Does your sound, style or approach to DJing differ when you’re on your own in the booth compared to respective collaborative projects?
Yes, it’s completely different. I find the two styles equally enjoyable and entirely incomparable.
Congrats on setting up Skylab Radio in May. We’ll be going deep into the station in the coming weeks, so won’t reveal too much now. How’s the first three months been going though?
The first three months have been fantastic, we’ve barely been able to keep up with how quickly it’s grown. It’s been nice to step outside of DJing briefly to put on a programming/curator hat, and even nicer to get back into the club this summer!
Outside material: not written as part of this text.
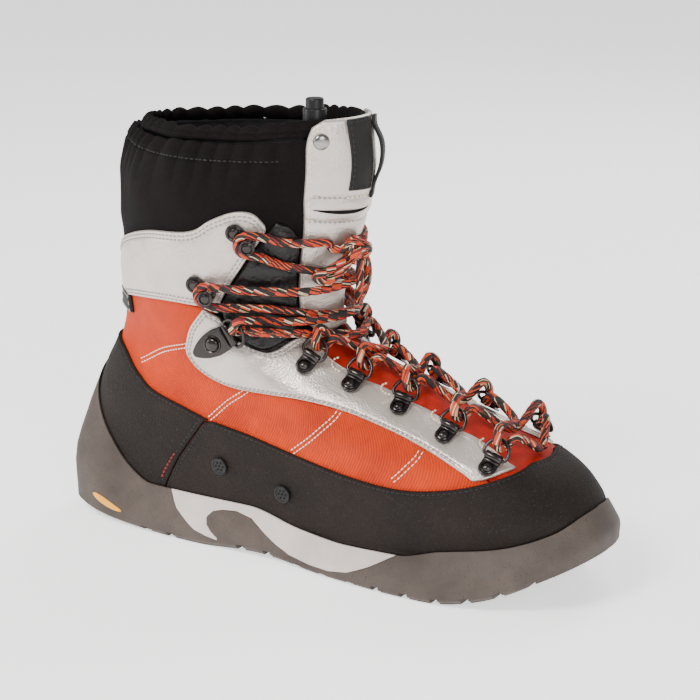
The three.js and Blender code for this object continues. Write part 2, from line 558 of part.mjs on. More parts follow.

Huge shout out to my partner Chico G, and to all that have helped along the way. More on this soon but for now check it at skylab-radio.com.
Cold Ibiza is a term Bronze Savage (aka Nathan Savage) coined referring to Melbournians’ tendency to head to the cold south in Tasmania for a party weekend. We started doing these mixes as an outlet for a very cinematic concept. It was actually supposed to be an unofficial soundtrack to Lee Hazelwood’s Cowboy in Sweden film. Think spaghetti western, acid country, cosmic, wave, chanson, Nick Cave etc. We have a third mix in the pipeline which should surface sometime in the next millennia.
Casting the net wider now, who are some of the record collectors you most admire and why?
I’ve always admired collectors who are resident DJs that inform the sound of the clubs and cities they play in.
And are there any young collectors emerging who we should keep a close eye on?
Pjenne and Millu are two whipper snappers that inspire me more than anyone right now.
Finally, you don’t seem short of things to keep you busy at the moment, but is there anything else on the horizon not mentioned so far that’s getting you excited?
Naturally, we’re releasing our first release on Club D’erange records and it’s absolutely absurd.